Sunday, September 01, 2013

Not So Murky LTTE-Maoist Links

Pushpa Kamal Dahal, almost out of the blue last week, volunteered that his Maoist party had established links with Sri Lanka’s once-dreaded Liberation Tigers of Tamil Eelam (LTTE) insurgents during the height of the ‘people’s war’ in Nepal.
Capable of shooting from all sides of his mouth, earning all-round scorn and derision, Dahal has also demonstrated a capacity for reaping some subsequent reward from the same supposed silliness. Thus, it is unwise to dismiss out of hand the Unified Communist Party of Nepal (Maoist) chairman’s latest disclosure.
Now, Dahal didn’t elaborate on what kind of relationship his party had maintained with the LTTE. Was it training, logistics, weapons, cash, all or either of the above? Stressing that the LTTE was fighting for ethnic liberation and the Maoists had waged a ‘movement for national liberation’, Dahal indicated that the LTTE had also sought help from the Maoist side.
Although Dahal conceded that this was the first time he was revealing the existence of a relationship, reports of a nexus often made the rounds during our decade-long insurgency, especially after the fighting got particularly vicious. Still, they were more likely to be dismissed as desperate attempts by two tottering states to discredit the ‘heroic struggles’ of these respective peoples seeking total liberation.
There were tell-tale signs, nevertheless. At times, after heavy battlefield operations, Nepali soldiers would recover non-Nepali-looking dark and headless bodies purportedly belonging to the non-Aryan stock native to the southern South Asian land mass.

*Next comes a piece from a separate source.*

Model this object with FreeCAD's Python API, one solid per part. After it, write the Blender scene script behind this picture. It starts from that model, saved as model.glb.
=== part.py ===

The Maoists and the LTTE both used peace and war as part of a strategy to confound the state vis-à-vis their strengths and motives, while amassing a considerable war chest through coercion, extortion and a plethora of multiple dealings.
With the suppression of the LTTE and the mainstreaming of the Maoists, you would have expected Dahal to studiously avoid resurrecting any memory. Dahal’s comment become all the more intriguing considering his organization’s links with India’s Research and Analysis Wing spooks and the Norwegians, the main two external groups also involved in the evolution and growth of the LTTE.
This connection led some Nepali analysts to immediately wonder whether Dahal was attempting, ahead of our elections, simultaneously to woo RAW and assure the Norwegians that he still remains firmly behind ethnic federalism, something so palpably dear to the Oslo mediators’ hearts.
What Maila Baje found particularly revealing was the seeming contradiction inherent in Dahal’s praise of the LTTE as an ‘organization of the brave’ and his reminder that Chinese support eventually helped Colombo snuff out the insurgents.
Dahal, at this point, is probably not troubled by the apparent provocation of a fellow member state of the South Asian Association for Regional Cooperation through his gratuitous glorification of the rebels. His remembrance – almost lament – that Chinese support ultimately helped to crush the LTTE probably wouldn’t anger Beijing. In fact, the Chinese communists might even be tempted to take pride in their sparkling credentials as master insurgents as well as counterinsurgents.
But maybe Dahal had another purpose in resurrecting the past. Did our Maoists’ use their proximity to the LTTE to funnel intelligence to the Chinese that aided Beijing in assisting Colombo to ultimately suppress the rebellion?